Así, lograron que el fútbol se convirtiera en un horizonte apetecible para legiones de niñas, y de niños, que sueñan con alcanzar el nivel de excelencia de Rose Lavelle o Alex Morgan, y que se hable de fútbol en la vida cotidiana estadounidense. Además, después de una larga y amarga disputa, las jugadoras de la selección mayor consiguieron que la Federación Estadounidense de Fútbol le dispense un trato equivalente al que recibe su par masculino.
Hace unos años, el periodista Tim Nash escribió que, aunque inmensurable, el impacto social de la selección mayor femenina de fútbol era apreciable en todo Estados Unidos. Es decir, las futbolistas y sus consecuciones han sido cruciales para que ese sea un país crecientemente futbolero; los futbolistas, con aportaciones módicas, van claramente a la zaga.
En Estados Unidos, la práctica del fútbol está extendida, es vibrante y genera interés en el público.
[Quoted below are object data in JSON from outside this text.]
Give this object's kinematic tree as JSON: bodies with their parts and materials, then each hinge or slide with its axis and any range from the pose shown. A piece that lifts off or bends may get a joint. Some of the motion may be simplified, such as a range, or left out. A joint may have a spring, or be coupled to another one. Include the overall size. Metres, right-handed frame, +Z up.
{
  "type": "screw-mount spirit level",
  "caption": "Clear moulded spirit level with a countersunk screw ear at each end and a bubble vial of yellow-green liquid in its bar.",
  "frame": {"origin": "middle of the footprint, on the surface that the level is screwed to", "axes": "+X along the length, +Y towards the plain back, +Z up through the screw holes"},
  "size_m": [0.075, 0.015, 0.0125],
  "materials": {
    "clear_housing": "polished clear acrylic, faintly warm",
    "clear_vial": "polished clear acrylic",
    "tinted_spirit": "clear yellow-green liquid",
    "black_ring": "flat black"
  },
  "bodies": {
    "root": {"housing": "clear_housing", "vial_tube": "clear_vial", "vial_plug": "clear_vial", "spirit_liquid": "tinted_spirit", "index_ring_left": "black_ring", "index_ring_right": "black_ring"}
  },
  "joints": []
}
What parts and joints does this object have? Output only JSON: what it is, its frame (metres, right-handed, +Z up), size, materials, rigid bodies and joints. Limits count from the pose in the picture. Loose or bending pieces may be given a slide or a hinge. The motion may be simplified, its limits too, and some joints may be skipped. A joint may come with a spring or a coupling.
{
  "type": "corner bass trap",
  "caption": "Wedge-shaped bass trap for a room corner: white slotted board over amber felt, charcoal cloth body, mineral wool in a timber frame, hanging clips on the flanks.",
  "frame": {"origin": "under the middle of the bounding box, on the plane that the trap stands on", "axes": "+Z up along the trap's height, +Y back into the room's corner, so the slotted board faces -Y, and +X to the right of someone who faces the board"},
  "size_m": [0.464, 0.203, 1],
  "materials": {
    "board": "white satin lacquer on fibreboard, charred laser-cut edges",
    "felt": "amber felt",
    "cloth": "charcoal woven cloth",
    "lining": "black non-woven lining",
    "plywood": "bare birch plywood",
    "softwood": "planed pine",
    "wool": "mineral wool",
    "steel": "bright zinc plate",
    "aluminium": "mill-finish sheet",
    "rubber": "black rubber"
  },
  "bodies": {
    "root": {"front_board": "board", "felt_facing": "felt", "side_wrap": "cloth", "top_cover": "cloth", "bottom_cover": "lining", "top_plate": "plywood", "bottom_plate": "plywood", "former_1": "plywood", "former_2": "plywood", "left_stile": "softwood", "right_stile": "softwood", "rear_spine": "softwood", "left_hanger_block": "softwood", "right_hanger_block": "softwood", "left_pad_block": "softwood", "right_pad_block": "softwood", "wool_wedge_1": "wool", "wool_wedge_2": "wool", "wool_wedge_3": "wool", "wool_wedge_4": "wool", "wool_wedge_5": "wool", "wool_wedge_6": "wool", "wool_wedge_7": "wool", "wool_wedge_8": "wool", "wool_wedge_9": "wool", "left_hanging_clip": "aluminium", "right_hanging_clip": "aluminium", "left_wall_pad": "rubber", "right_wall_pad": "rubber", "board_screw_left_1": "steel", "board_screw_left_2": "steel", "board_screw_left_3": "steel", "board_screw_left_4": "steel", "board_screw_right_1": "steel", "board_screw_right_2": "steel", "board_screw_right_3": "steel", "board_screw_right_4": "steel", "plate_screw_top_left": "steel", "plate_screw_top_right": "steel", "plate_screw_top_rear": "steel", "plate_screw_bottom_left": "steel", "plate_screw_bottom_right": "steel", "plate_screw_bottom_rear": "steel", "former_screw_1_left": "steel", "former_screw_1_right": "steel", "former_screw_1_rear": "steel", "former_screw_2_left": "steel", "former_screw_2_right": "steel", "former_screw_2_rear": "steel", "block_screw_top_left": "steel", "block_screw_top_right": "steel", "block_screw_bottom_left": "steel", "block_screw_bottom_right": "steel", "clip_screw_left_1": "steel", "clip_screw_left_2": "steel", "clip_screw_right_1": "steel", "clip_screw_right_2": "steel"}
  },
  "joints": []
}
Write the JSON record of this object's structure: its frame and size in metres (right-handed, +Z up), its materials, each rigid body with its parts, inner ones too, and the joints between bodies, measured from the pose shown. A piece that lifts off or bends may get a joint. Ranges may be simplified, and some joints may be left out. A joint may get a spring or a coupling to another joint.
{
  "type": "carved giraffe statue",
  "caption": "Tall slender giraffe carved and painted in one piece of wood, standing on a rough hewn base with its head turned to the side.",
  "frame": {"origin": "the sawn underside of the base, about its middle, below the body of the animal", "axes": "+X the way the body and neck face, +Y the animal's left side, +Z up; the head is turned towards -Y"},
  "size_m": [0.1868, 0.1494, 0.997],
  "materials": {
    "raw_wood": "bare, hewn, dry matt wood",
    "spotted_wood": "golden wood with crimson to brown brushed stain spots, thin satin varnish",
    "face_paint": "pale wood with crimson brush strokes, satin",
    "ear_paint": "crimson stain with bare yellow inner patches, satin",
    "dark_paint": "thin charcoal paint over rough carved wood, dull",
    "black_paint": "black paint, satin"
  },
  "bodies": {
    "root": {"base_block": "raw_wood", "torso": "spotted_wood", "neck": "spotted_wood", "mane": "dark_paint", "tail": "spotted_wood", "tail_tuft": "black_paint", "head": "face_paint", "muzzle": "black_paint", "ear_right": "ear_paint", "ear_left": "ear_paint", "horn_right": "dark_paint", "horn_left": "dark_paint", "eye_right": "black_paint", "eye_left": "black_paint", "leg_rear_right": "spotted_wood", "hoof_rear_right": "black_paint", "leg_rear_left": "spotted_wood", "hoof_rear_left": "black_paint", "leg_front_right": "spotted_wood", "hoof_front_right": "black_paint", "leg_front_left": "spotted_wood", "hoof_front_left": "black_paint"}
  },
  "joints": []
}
Del mismo modo, el fútbol estadounidense posee exponentes excelsas y logros de valía. ¿O será que para que un país sea considerado futbolero el fútbol tiene que ser el deporte preponderante o excluyente, generar obsesión, ser un pingüe negocio y estar liderado por hombres?
En Estados Unidos, el fútbol (aún) no es “consumido” con la avidez del básquetbol, el béisbol, el fútbol estadounidense o el hockey sobre hielo, pero eso no significa que sea un deporte sin arraigo.
Reconocerlo conlleva reconocer el papel irremplazable que las futbolistas estadounidenses han tenido en el proceso de popularización del fútbol en su país y, por ende, parafraseando a las filósofas Ana Cristina Zimmermann y Soraia Chung Saura, el empoderamiento femenino a través del futbol, que crea oportunidades de proyección y “nos ayuda a cuestionar las barreras de género y a repensar toda la estructura deportiva”. Es una sólida manera de reimaginar lo que comporta ser un país futbolero.
* Doctor en filosofía e historia del deporte. Docente en la Universidad del Estado de Nueva York (Brockport).